Agora, parte deles rejeita o presidente e parece buscar uma alternativ­a. Nesse segmento, Lula tem 30%, contra 22% de Bolsonaro, enquanto outros 36% se dividem entre os candidatos que disputam o rótulo da terceira via: Ciro Gomes (11%), Sergio Moro (10%), João Amoêdo (6%), Luciano Huck, João Doria e Luiz Henrique Mandetta (3% cada um).

Esse pelotão, no entanto, não ameaça a vaga de Bolsonaro no segundo turno ou a liderança de Lula em nenhum recorte da população com peso relevante na pesquisa. Pode ser um sinal de que o eleitorado que rejeita os dois principais concorrent­es não é tão numeroso quanto gostariam os demais candidatos.

Caso o cenário se cristalize como disputa concentrad­a entre Lula e Bolsonaro, a corrida vai se desenhar ao longo do próximo ano a partir dos movimentos dos dois líderes para preservar redutos, ampliar seus domínios e estimular a rejeição ao adversário.

No numeroso segmento de baixa renda, o desempenho da economia e o uso da caneta presidenci­al podem mexer nas curvas de intenção de voto. Ainda que os petistas enxerguem vínculo histórico com esse grupo, a experiênci­a do auxílio emergencia­l mostrou que parte dos eleitores responde rapidament­e a medidas que tenham efeito direto sobre seu bolso.

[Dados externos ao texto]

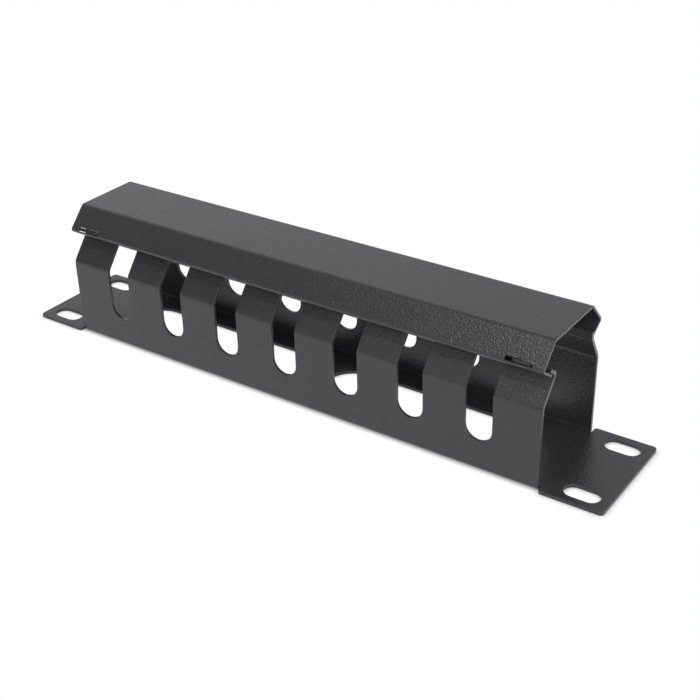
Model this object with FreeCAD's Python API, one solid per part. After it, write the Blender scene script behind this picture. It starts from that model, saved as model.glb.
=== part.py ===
import FreeCAD, Part
import math
import os

V = FreeCAD.Vector
os.makedirs("parts", exist_ok=True)

# Ten-inch rack, one unit high. X runs along the rack's width, Y is the unit's height, Z points out of the rack.
rack_width = 254.0
unit_height = 44.45
rack_hole_pitch_y = 31.75

# Sheet metal
channel_sheet = 1.2
cover_sheet = 0.8
channel_bend = 0.5
wall_bend = 3.0
cover_bend = 1.2
fold_bend = 0.4

# Channel section: upright walls, fingers leaning in to a waist, hooks turned out above the waist
channel_width = 41.6
wall_bend_z = 31.2
waist_half_width = 13.3
waist_z = 40.53
hook_angle = 34.5
hook_length = 4.05
rear_bend_z = 40.3
rear_tip_rise = 2.6

# Cable slots, open at the top: both walls have the same row, the rear one set a little to the side
slot_count = 7
slot_width = 10.48
end_finger_width = 17.62
slot_floor_z = 11.35
rear_slot_shift = -0.8

# Base plate: two long openings, ears with a slot at each corner
base_opening_width = 21.6
base_end_margin = 11.2
base_bridge = 9.1
ear_length = 23.8
ear_slot_length = 13.0
ear_slot_width = 7.0
ear_slot_inset = 10.1
ear_corner_radius = 1.5
ear_root_radius = 1.0
relief_width = 0.6

# Cover section: flat top, flanges at forty-five degrees, lips folded back under
cover_end_play = 1.1
cover_offset_x = 0.3
cover_height = 53.35
cover_top_width = 27.5
fold_half_width = 21.7
front_lip_length = 8.2
rear_lip_length = 6.7

# Windows in the cover's front flange and the tabs of the end fingers that reach into them
window_width = 10.2
window_height = 2.0
window_edge = 0.55
window_inset = 9.4
tab_width = 7.1
tab_inset = 9.3
tab_corner_radius = 1.2

# Clearances of the moving fit
hook_gap = 0.4
tab_gap = 0.3
rear_gap = 0.4
over = 5.0


def unit(a, b):
    d = math.hypot(b[0] - a[0], b[1] - a[1])
    return ((b[0] - a[0]) / d, (b[1] - a[1]) / d)


def meet(p, d, q, e):
    s = ((q[0] - p[0]) * e[1] - (q[1] - p[1]) * e[0]) / (d[0] * e[1] - d[1] * e[0])
    return (p[0] + s * d[0], p[1] + s * d[1])


def shifted(path, t):
    # The path moved to its left by the sheet's thickness, corners kept sharp.
    dirs = [unit(a, b) for a, b in zip(path, path[1:])]
    left = [(-d[1] * t, d[0] * t) for d in dirs]
    out = [(path[0][0] + left[0][0], path[0][1] + left[0][1])]
    for i in range(1, len(path) - 1):
        p = (path[i][0] + left[i - 1][0], path[i][1] + left[i - 1][1])
        q = (path[i][0] + left[i][0], path[i][1] + left[i][1])
        out.append(meet(p, dirs[i - 1], q, dirs[i]))
    out.append((path[-1][0] + left[-1][0], path[-1][1] + left[-1][1]))
    return out


def rounded(path, radii):
    # Edges of an open path in the YZ plane, each inner corner rounded to its radius.
    at = lambda p: V(0, p[0], p[1])
    edges = []
    start = path[0]
    for i in range(1, len(path) - 1):
        a = unit(path[i - 1], path[i])
        b = unit(path[i], path[i + 1])
        turn = math.acos(max(-1.0, min(1.0, a[0] * b[0] + a[1] * b[1])))
        cut = radii[i - 1] * math.tan(turn / 2)
        p = (path[i][0] - a[0] * cut, path[i][1] - a[1] * cut)
        q = (path[i][0] + b[0] * cut, path[i][1] + b[1] * cut)
        bis = unit((0, 0), (b[0] - a[0], b[1] - a[1]))
        deep = radii[i - 1] * (1 / math.cos(turn / 2) - 1)
        mid = (path[i][0] + bis[0] * deep, path[i][1] + bis[1] * deep)
        edges.append(Part.LineSegment(at(start), at(p)).toShape())
        edges.append(Part.Arc(at(p), at(mid), at(q)).toShape())
        start = q
    edges.append(Part.LineSegment(at(start), at(path[-1])).toShape())
    return edges


def folded(path, sheet, bends, x0, x1):
    # A folded strip: the path is its outer face, the sheet lies to the left, each bend has its inner radius.
    inner = shifted(path, sheet)
    near = []
    far = []
    for i in range(1, len(path) - 1):
        a = unit(path[i - 1], path[i])
        b = unit(path[i], path[i + 1])
        to_left = a[0] * b[1] - a[1] * b[0] > 0
        near.append(bends[i - 1] + (sheet if to_left else 0))
        far.append(bends[i - 1] + (0 if to_left else sheet))
    edges = rounded(path, near)
    edges.append(Part.LineSegment(V(0, *path[-1]), V(0, *inner[-1])).toShape())
    edges += rounded(inner[::-1], far[::-1])
    edges.append(Part.LineSegment(V(0, *inner[0]), V(0, *path[0])).toShape())
    face = Part.Face(Part.Wire(Part.__sortEdges__(edges)))
    face.translate(V(x0, 0, 0))
    return face.extrude(V(x1 - x0, 0, 0))


def prism(points, x0, x1):
    # A solid with the given outline in the YZ plane, from x0 to x1.
    corners = [V(x0, y, z) for y, z in points]
    return Part.Face(Part.makePolygon(corners + corners[:1])).extrude(V(x1 - x0, 0, 0))


def obround(length, width, x, y, z0, z1):
    # A round-ended cutter standing on Z, long in X.
    r = width / 2
    h = length / 2 - r
    body = Part.makeBox(2 * h, width, z1 - z0, V(x - h, y - r, z0))
    for side in (-1, 1):
        body = body.fuse(Part.makeCylinder(r, z1 - z0, V(x + side * h, y, z0)))
    return body.removeSplitter()


def slab(x0, x1, half_width, thickness):
    return Part.makeBox(x1 - x0, 2 * half_width, thickness, V(x0, -half_width, 0))


# Lengths and places along the rack's width
wall_length = rack_width - 2 * ear_length
half_length = wall_length / 2
slot_pitch = (wall_length - 2 * end_finger_width - slot_width) / (slot_count - 1)
base_opening_length = (wall_length - base_bridge) / 2 - base_end_margin
ear_slot_x = rack_width / 2 - ear_slot_inset
cover_length = wall_length - cover_end_play
tab_centre = half_length - tab_inset
window_centre = half_length - window_inset

# Directions in the front half of the section, as (y, z)
hook = math.radians(hook_angle)
hook_dir = (-math.cos(hook), math.sin(hook))
hook_up = (math.sin(hook), math.cos(hook))
half_wall = channel_width / 2
front_waist = (-waist_half_width, waist_z)


def on_hook(length, lift):
    # A point of the front hook: the distance out from the waist, and the height over its lower face.
    y = front_waist[0] + hook_dir[0] * length + hook_up[0] * lift
    z = front_waist[1] + hook_dir[1] * length + hook_up[1] * lift
    return (y, z)


# Cover's outer section, front half: top corner, fold, lip tip
top_corner = (-cover_top_width / 2, cover_height)
lip_face = on_hook(0, -hook_gap - cover_sheet)
fold_z = meet(lip_face, hook_dir, (-fold_half_width, 0), (0, 1))[1]
fold = (-fold_half_width, fold_z)


def lip_end(length):
    # The outer corner at the end of a lip of the given length.
    return (fold[0] - hook_dir[0] * length, fold[1] - hook_dir[1] * length)


lip_tip = lip_end(front_lip_length)

# The cover turns about the tip of its front lip, which lies in the waist under the hooks
hinge_y = lip_tip[0] + hook_up[0] * cover_sheet / 2
hinge_z = lip_tip[1] + hook_up[1] * cover_sheet / 2

# The tabs stop short of the inner face of the front flange, so that it passes them as the cover turns
flange_dir = unit(fold, top_corner)
flange_in = (flange_dir[1], -flange_dir[0])
reach = (fold[0] - hinge_y) * flange_in[0] + (fold[1] - hinge_z) * flange_in[1]
swing = abs(reach) - cover_sheet - tab_gap
root = on_hook(0, channel_sheet)
along = (root[0] - hinge_y) * hook_dir[0] + (root[1] - hinge_z) * hook_dir[1]
across = (root[0] - hinge_y) * hook_up[0] + (root[1] - hinge_z) * hook_up[1]
tab_length = math.sqrt(swing ** 2 - across ** 2) - along

# The rear fingers end upright, just inside the path of the rear lip
rear_lip_tip = lip_end(rear_lip_length)
lip_inner_y = -rear_lip_tip[0] - hook_up[0] * cover_sheet
rear_tip_y = lip_inner_y - rear_gap
rear_tip_z = rear_bend_z + rear_tip_rise

# Channel: one strip folded along its whole length, then cut
section = [on_hook(tab_length, 0), front_waist, (-half_wall, wall_bend_z), (-half_wall, 0)]
section += [(half_wall, 0), (half_wall, wall_bend_z), (rear_tip_y, rear_bend_z), (rear_tip_y, rear_tip_z)]
half_bends = [channel_bend, wall_bend, channel_bend]
channel = folded(section, channel_sheet, half_bends + half_bends[::-1], -half_length, half_length)

# Base plate and ears
bend_line = half_wall - channel_bend - channel_sheet
ear_root = half_length + relief_width
ear_slots_cut = []
for side in (-1, 1):
    inner_x = side * ear_root
    outer_x = side * rack_width / 2
    ear = slab(min(inner_x, outer_x), max(inner_x, outer_x), unit_height / 2, channel_sheet)
    corners = {False: [], True: []}
    for edge in ear.Edges:
        upright = abs(edge.Vertexes[0].Z - edge.Vertexes[1].Z) > channel_sheet / 2
        if upright:
            corners[abs(edge.Vertexes[0].X) > ear_root + relief_width].append(edge)
    ear = ear.makeFillet(ear_corner_radius, corners[True])
    roots = []
    for edge in ear.Edges:
        ends = [v.Point for v in edge.Vertexes]
        if len(ends) == 2 and abs(ends[0].z - ends[1].z) > channel_sheet / 2:
            if abs(abs(ends[0].x) - ear_root) < 0.01:
                roots.append(edge)
    ear = ear.makeFillet(ear_root_radius, roots)
    channel = channel.fuse(ear)
    for level in (-1, 1):
        place = (side * ear_slot_x, level * rack_hole_pitch_y / 2)
        ear_slots_cut.append(obround(ear_slot_length, ear_slot_width, *place, -over, over))
channel = channel.fuse(slab(-ear_root - over, ear_root + over, bend_line, channel_sheet)).removeSplitter()
for cutter in ear_slots_cut:
    channel = channel.cut(cutter)

# Long openings in the base, side by side with a bridge between
for side in (-1, 1):
    x = side * (base_bridge + base_opening_length) / 2
    channel = channel.cut(obround(base_opening_length, base_opening_width, x, 0, -over, over))

# Cable slots through both walls
radius = slot_width / 2
deep = unit_height + over
low = slot_floor_z + radius
for i in range(slot_count):
    for side, shift in ((-1, 0), (1, rear_slot_shift)):
        x = (i - (slot_count - 1) / 2) * slot_pitch + shift
        gap = Part.makeBox(slot_width, deep, cover_height, V(x - radius, min(0, side * deep), low))
        gap = gap.fuse(Part.makeCylinder(radius, deep, V(x, 0, low), V(0, side, 0)))
        channel = channel.cut(gap.removeSplitter())

# Hooks cut back everywhere except at the two tabs
beyond = [on_hook(hook_length, -over), on_hook(hook_length + 2 * over, -over)]
beyond += [on_hook(hook_length + 2 * over, over), on_hook(hook_length, over)]
tab_low = tab_centre - tab_width / 2
tab_high = tab_centre + tab_width / 2
for x0, x1 in ((-half_length - over, -tab_high), (-tab_low, tab_low), (tab_high, half_length + over)):
    channel = channel.cut(prism(beyond, x0, x1))

# Tab corners rounded
tip = on_hook(tab_length, channel_sheet / 2)
round_edges = []
for edge in channel.Edges:
    if len(edge.Vertexes) == 2:
        a, b = [v.Point for v in edge.Vertexes]
        mid = (a + b) / 2
        near_tip = math.hypot(mid.y - tip[0], mid.z - tip[1]) < 0.05
        if near_tip and abs(a.x - b.x) < 0.01:
            round_edges.append(edge)
channel = channel.makeFillet(tab_corner_radius, round_edges)

# Cover: one folded strip with two windows in its front flange
mirror = lambda p: (-p[0], p[1])
outline = [lip_tip, fold, top_corner, mirror(top_corner), mirror(fold), mirror(rear_lip_tip)]
cover_x0 = cover_offset_x - cover_length / 2
cover_x1 = cover_offset_x + cover_length / 2
bends = [fold_bend, cover_bend, cover_bend, fold_bend]
cover = folded(outline[::-1], cover_sheet, bends[::-1], cover_x0, cover_x1)


def on_flange(up, depth):
    # A point of the front flange: the distance up from the fold, and the depth under its outer face.
    y = fold[0] + flange_dir[0] * up + flange_in[0] * depth
    z = fold[1] + flange_dir[1] * up + flange_in[1] * depth
    return (y, z)


window_low = window_edge
window_high = window_edge + window_height
window = [on_flange(window_low, -over), on_flange(window_high, -over)]
window += [on_flange(window_high, cover_sheet + fold_bend), on_flange(window_low, cover_sheet + fold_bend)]
for side in (-1, 1):
    x = side * window_centre
    cover = cover.cut(prism(window, x - window_width / 2, x + window_width / 2))

print("hinge", round(hinge_y, 3), round(hinge_z, 3), "tab", round(tab_length, 3))
print("fold", round(fold_z, 3), "rear tip", round(rear_tip_y, 3), round(rear_tip_z, 3))
for name, shape in (("slotted_channel", channel), ("hinged_cover", cover)):
    solid = shape.Solids[0]
    box = solid.BoundBox
    print(name, len(shape.Solids), solid.isValid(), round(solid.Volume, 1), box)
    solid.exportStep("parts/" + name + ".step")
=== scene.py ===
import bpy
from mathutils import Matrix, Vector

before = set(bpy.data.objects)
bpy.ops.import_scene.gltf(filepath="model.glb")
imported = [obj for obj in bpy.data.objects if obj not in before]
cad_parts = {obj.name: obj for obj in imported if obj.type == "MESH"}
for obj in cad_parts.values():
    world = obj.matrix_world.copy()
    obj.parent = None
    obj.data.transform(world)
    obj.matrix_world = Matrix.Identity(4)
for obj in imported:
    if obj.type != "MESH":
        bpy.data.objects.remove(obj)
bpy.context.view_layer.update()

scene = bpy.context.scene

# Camera: the rows of VIEW point right, down and forward in the photograph, and SHIFT is the
# object's origin along those rows, in metres from the camera
PHOTO_SIZE = 700
FOCAL_PX = 1267.26
SENSOR_WIDTH = 36.0
VIEW = (
    (0.824502918, 0.565479021, -0.020698206),
    (0.264403767, -0.417340724, -0.869435086),
    (-0.500285505, 0.711379081, -0.493613428),
)
SHIFT = Vector((-0.011781917, 0.010232272, 0.482570792))

# Charcoal powder coat, with lengths in metres
COAT_COLOUR = (0.050, 0.050, 0.056)
COAT_IOR = 1.46
COAT_ROUGHNESS = 0.23
ROUGHNESS_SPREAD = 0.03
CLOUD_SPREAD = 0.05
SPECK_SPREAD = 0.03
CELL_SCALE = 1450.0
CELL_SMOOTHNESS = 0.6
CELL_HEIGHT = 0.5
PEEL_HEIGHT = 0.9
GRAIN_HEIGHT = 0.08
BUMP_DEPTH = 0.00011
EDGE_RADIUS = 0.00035
EDGE_SAMPLES = 6
EDGE_FLAT = 0.995
EDGE_FULL = 0.85
# The gain lightens the coat along the sheet's edges as a painted highlight
PAINTED_HIGHLIGHT_GAIN = 1.2

# Noise textures as (scale in cells to the metre, detail, roughness), and the range that they mostly fill
PEEL = (1950.0, 1.0, 0.4)
GRAIN = (5200.0, 2.0, 0.6)
CLOUDS = (22.0, 3.0, 0.5)
SPECKS = (2600.0, 1.0, 0.5)
SHEEN_PATCHES = (60.0, 3.0, 0.6)
NOISE_LOW = 0.3
NOISE_HIGH = 0.7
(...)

As discussões no governo sobre a ampliação de despesas, os benefícios prometidos pelo presidente a categorias como caminhonei­ros e o enfraqueci­mento da agenda de cortes do ministro Paulo Guedes (Economia) indicam que Bolsonaro tem disposição para tomar decisões com potencial eleitoral consideráv­el.

Além disso, auxiliares do presidente esperam que sinais de recuperaçã­o econômica e avanços na vacinação, embora extremamen­te lentos, possam se consolidar até 2022 e ajudar a reduzir a rejeição ao governo pela condução da resposta à pandemia.

A esperança dos bolsonaris­tas é recuperar, assim, parte do eleitorado que esteve com o presidente em 2018 e que não votaria em Lula em 2022. O foco da campanha seria despertar de novo o antipetism­o, especialme­nte em segmentos da classe média e em grupos mais ricos.

Para aliados do governo, se nenhum outro candidato se mostrar competitiv­o até os meses finais da campanha, parte desse eleitorado pode se aproximar de Bolsonaro por gravidade para derrotar o PT.